■ LISTED RECORDS:
◆ ◆ ◆ ◆

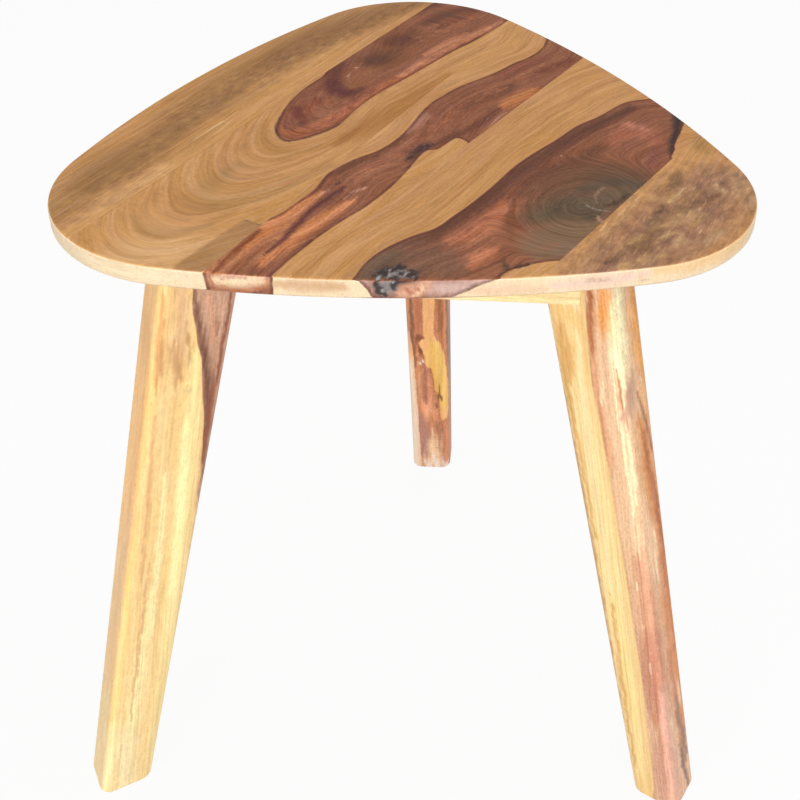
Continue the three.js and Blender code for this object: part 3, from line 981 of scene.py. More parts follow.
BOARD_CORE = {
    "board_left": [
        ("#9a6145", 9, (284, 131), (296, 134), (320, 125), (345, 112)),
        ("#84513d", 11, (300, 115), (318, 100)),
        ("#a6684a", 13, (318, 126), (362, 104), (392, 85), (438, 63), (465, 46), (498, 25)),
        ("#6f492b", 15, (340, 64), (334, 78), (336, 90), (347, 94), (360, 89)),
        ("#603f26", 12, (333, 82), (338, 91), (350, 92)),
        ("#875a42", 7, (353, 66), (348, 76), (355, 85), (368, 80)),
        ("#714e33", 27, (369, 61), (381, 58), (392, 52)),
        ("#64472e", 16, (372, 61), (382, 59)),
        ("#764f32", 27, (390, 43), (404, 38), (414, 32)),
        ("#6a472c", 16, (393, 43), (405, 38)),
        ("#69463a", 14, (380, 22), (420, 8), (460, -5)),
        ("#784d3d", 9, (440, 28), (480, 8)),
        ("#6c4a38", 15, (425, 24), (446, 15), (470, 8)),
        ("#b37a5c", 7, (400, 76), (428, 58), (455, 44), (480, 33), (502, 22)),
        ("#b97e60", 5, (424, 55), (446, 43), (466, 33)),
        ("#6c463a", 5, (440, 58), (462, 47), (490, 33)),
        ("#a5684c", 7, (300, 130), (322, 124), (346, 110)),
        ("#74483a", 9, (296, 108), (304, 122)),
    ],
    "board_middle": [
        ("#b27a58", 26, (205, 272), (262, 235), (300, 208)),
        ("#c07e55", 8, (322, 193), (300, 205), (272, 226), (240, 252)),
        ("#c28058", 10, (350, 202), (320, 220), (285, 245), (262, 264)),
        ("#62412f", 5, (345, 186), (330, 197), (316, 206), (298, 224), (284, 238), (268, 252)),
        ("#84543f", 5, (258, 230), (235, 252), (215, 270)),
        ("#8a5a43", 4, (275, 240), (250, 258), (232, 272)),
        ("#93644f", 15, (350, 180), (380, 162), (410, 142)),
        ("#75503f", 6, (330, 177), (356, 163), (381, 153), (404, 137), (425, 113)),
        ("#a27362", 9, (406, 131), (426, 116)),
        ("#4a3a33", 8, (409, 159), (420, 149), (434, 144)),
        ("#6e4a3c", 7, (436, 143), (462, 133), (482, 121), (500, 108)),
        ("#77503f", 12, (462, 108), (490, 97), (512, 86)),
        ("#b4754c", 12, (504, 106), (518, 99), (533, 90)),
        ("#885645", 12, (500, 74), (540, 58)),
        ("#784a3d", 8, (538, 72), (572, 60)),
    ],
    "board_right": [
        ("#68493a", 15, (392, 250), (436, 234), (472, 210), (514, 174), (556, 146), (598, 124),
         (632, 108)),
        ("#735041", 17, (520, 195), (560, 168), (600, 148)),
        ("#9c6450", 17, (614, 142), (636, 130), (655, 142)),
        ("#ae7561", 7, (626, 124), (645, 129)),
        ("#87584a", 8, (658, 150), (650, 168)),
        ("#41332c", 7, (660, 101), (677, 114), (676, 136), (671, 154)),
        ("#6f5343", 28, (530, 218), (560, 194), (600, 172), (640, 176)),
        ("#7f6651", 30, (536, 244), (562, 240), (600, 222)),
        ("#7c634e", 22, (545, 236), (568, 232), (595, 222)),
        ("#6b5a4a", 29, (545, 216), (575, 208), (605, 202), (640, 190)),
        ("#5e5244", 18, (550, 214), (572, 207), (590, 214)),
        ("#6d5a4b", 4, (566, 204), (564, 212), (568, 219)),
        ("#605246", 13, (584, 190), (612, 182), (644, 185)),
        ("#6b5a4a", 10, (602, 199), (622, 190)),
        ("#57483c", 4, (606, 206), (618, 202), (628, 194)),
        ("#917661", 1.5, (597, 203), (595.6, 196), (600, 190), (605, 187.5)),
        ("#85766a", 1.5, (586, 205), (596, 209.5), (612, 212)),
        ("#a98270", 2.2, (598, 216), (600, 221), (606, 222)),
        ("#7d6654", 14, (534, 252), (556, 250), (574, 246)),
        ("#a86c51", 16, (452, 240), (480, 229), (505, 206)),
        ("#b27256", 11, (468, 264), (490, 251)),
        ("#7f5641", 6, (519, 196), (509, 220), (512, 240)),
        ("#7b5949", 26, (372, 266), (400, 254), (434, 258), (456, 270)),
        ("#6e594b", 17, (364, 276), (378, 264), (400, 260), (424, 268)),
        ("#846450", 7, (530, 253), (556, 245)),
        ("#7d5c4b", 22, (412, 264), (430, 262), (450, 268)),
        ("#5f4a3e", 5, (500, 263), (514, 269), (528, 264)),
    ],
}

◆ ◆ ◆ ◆

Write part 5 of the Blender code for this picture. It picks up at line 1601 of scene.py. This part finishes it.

◆ ◆ ◆ ◆

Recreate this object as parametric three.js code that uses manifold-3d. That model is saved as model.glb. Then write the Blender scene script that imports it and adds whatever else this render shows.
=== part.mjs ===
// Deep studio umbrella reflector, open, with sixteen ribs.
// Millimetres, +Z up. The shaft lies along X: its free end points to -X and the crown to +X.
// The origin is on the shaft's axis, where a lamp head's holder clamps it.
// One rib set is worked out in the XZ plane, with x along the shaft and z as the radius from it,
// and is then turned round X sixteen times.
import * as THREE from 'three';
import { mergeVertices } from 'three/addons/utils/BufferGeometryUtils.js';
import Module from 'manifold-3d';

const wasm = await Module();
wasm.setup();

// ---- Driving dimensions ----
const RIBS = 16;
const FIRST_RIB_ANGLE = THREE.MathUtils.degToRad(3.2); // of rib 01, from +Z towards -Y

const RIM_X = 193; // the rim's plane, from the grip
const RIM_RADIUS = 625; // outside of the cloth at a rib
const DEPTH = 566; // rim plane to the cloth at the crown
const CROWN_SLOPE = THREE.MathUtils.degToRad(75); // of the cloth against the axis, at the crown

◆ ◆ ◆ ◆

■ WORK TO BE COMPLETED: Above are records; repeat only the lines starting at the line with "Recreate this object" and ending at the line with "import Module from 'manifold-3d';", exactly as they appear, both included.

■ RESULT:
Recreate this object as parametric three.js code that uses manifold-3d. That model is saved as model.glb. Then write the Blender scene script that imports it and adds whatever else this render shows.
=== part.mjs ===
// Deep studio umbrella reflector, open, with sixteen ribs.
// Millimetres, +Z up. The shaft lies along X: its free end points to -X and the crown to +X.
// The origin is on the shaft's axis, where a lamp head's holder clamps it.
// One rib set is worked out in the XZ plane, with x along the shaft and z as the radius from it,
// and is then turned round X sixteen times.
import * as THREE from 'three';
import { mergeVertices } from 'three/addons/utils/BufferGeometryUtils.js';
import Module from 'manifold-3d';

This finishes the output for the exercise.